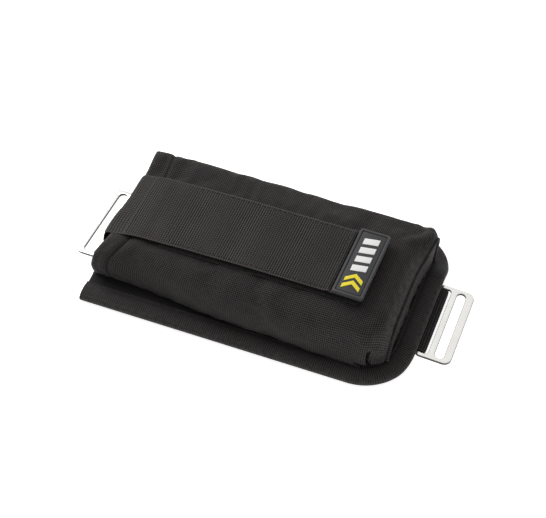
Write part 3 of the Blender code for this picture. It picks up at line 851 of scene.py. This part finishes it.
def make_cover():
    """The pouch's cloth: the facing inside the mouth, its folded lip, and the stuffed wrap."""
    stations = cover_stations()
    rows = np.array([pouch_row(x, depth) for x, depth in stations])
    known_x, known_columns, moves = stuffed()
    outer = [i for i, (x, depth) in enumerate(stations) if depth == 0]
    by_row = cubic_rows([stations[i][0] for i in outer], known_x)
    by_column = cubic_rows(list(range(rows.shape[1])), known_columns)
    rows[outer] += np.einsum("ri,ijk,cj->rck", by_row, moves, by_column)
    out = np.cross(np.gradient(rows, axis=0), np.gradient(rows, axis=1))
    out /= np.maximum(np.linalg.norm(out, axis=2, keepdims=True), 1e-12)
    for i, (x, depth) in enumerate(stations):
        for j in range(1, rows.shape[1] - 1):
            rows[i][j] += out[i][j] * relief(x, *rows[i][j][1:]) * (1 - depth / (2 * LIP))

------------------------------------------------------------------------

Extract all of the data exactly as written.

__Reply__
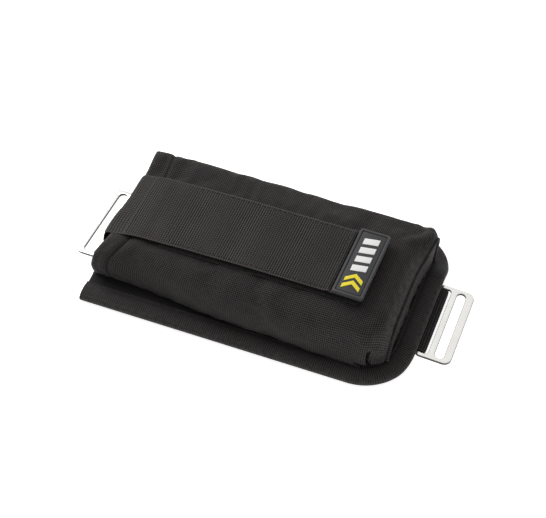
Write part 3 of the Blender code for this picture. It picks up at line 851 of scene.py. This part finishes it.
def make_cover():
    """The pouch's cloth: the facing inside the mouth, its folded lip, and the stuffed wrap."""
    stations = cover_stations()
    rows = np.array([pouch_row(x, depth) for x, depth in stations])
    known_x, known_columns, moves = stuffed()
    outer = [i for i, (x, depth) in enumerate(stations) if depth == 0]
    by_row = cubic_rows([stations[i][0] for i in outer], known_x)
    by_column = cubic_rows(list(range(rows.shape[1])), known_columns)
    rows[outer] += np.einsum("ri,ijk,cj->rck", by_row, moves, by_column)
    out = np.cross(np.gradient(rows, axis=0), np.gradient(rows, axis=1))
    out /= np.maximum(np.linalg.norm(out, axis=2, keepdims=True), 1e-12)
    for i, (x, depth) in enumerate(stations):
        for j in range(1, rows.shape[1] - 1):
            rows[i][j] += out[i][j] * relief(x, *rows[i][j][1:]) * (1 - depth / (2 * LIP))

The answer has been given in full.